REQUEST: Copy every line of the data exactly, leaving nothing out.

GIVEN MATERIAL:
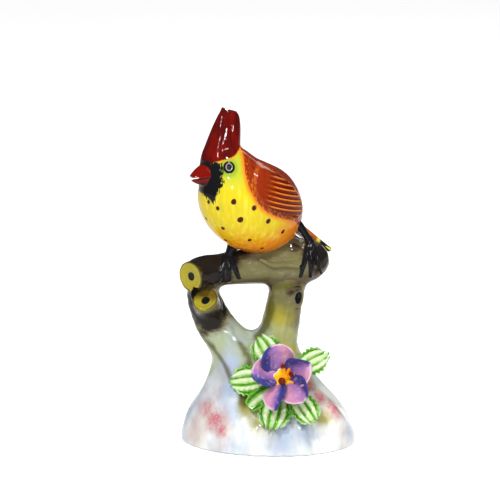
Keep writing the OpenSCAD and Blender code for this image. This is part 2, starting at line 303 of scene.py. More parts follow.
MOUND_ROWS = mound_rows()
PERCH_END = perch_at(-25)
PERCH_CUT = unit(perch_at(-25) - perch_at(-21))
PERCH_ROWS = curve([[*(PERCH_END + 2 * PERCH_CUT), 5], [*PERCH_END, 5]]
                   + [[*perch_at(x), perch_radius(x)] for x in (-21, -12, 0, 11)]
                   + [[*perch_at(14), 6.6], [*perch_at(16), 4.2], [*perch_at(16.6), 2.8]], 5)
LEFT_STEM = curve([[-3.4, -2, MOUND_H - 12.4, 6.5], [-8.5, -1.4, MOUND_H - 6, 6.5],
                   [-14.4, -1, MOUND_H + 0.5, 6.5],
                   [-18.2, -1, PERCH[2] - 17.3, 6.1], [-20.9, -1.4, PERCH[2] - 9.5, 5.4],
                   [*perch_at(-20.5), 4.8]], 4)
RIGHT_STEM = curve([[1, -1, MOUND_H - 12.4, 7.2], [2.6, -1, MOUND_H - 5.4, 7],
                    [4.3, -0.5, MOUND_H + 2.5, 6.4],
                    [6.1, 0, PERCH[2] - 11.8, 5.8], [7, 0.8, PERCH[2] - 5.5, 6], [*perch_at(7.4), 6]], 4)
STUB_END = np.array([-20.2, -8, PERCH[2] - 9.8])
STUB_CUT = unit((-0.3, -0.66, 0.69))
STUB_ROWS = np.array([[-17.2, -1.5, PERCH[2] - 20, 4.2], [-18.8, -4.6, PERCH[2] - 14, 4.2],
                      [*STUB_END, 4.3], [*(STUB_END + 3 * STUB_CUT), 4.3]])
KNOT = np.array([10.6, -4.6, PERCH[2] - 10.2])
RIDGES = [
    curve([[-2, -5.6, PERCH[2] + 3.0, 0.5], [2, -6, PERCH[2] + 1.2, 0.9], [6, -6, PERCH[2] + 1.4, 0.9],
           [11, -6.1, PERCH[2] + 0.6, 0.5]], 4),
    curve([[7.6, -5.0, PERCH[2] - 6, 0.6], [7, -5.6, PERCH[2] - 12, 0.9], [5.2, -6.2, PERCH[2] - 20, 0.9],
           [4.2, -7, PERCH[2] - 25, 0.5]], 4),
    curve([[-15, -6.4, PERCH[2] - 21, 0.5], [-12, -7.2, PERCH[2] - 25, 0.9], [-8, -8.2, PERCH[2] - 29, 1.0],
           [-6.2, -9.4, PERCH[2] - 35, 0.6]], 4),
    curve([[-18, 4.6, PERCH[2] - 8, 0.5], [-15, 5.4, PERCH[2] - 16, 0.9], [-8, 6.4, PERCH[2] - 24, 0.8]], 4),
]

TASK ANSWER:
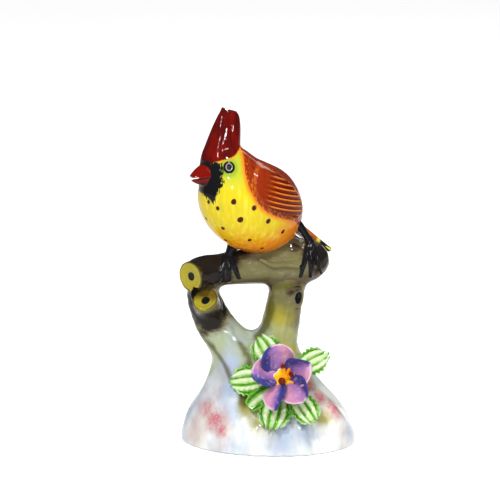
Keep writing the OpenSCAD and Blender code for this image. This is part 2, starting at line 303 of scene.py. More parts follow.
MOUND_ROWS = mound_rows()
PERCH_END = perch_at(-25)
PERCH_CUT = unit(perch_at(-25) - perch_at(-21))
PERCH_ROWS = curve([[*(PERCH_END + 2 * PERCH_CUT), 5], [*PERCH_END, 5]]
                   + [[*perch_at(x), perch_radius(x)] for x in (-21, -12, 0, 11)]
                   + [[*perch_at(14), 6.6], [*perch_at(16), 4.2], [*perch_at(16.6), 2.8]], 5)
LEFT_STEM = curve([[-3.4, -2, MOUND_H - 12.4, 6.5], [-8.5, -1.4, MOUND_H - 6, 6.5],
                   [-14.4, -1, MOUND_H + 0.5, 6.5],
                   [-18.2, -1, PERCH[2] - 17.3, 6.1], [-20.9, -1.4, PERCH[2] - 9.5, 5.4],
                   [*perch_at(-20.5), 4.8]], 4)
RIGHT_STEM = curve([[1, -1, MOUND_H - 12.4, 7.2], [2.6, -1, MOUND_H - 5.4, 7],
                    [4.3, -0.5, MOUND_H + 2.5, 6.4],
                    [6.1, 0, PERCH[2] - 11.8, 5.8], [7, 0.8, PERCH[2] - 5.5, 6], [*perch_at(7.4), 6]], 4)
STUB_END = np.array([-20.2, -8, PERCH[2] - 9.8])
STUB_CUT = unit((-0.3, -0.66, 0.69))
STUB_ROWS = np.array([[-17.2, -1.5, PERCH[2] - 20, 4.2], [-18.8, -4.6, PERCH[2] - 14, 4.2],
                      [*STUB_END, 4.3], [*(STUB_END + 3 * STUB_CUT), 4.3]])
KNOT = np.array([10.6, -4.6, PERCH[2] - 10.2])
RIDGES = [
    curve([[-2, -5.6, PERCH[2] + 3.0, 0.5], [2, -6, PERCH[2] + 1.2, 0.9], [6, -6, PERCH[2] + 1.4, 0.9],
           [11, -6.1, PERCH[2] + 0.6, 0.5]], 4),
    curve([[7.6, -5.0, PERCH[2] - 6, 0.6], [7, -5.6, PERCH[2] - 12, 0.9], [5.2, -6.2, PERCH[2] - 20, 0.9],
           [4.2, -7, PERCH[2] - 25, 0.5]], 4),
    curve([[-15, -6.4, PERCH[2] - 21, 0.5], [-12, -7.2, PERCH[2] - 25, 0.9], [-8, -8.2, PERCH[2] - 29, 1.0],
           [-6.2, -9.4, PERCH[2] - 35, 0.6]], 4),
    curve([[-18, 4.6, PERCH[2] - 8, 0.5], [-15, 5.4, PERCH[2] - 16, 0.9], [-8, 6.4, PERCH[2] - 24, 0.8]], 4),
]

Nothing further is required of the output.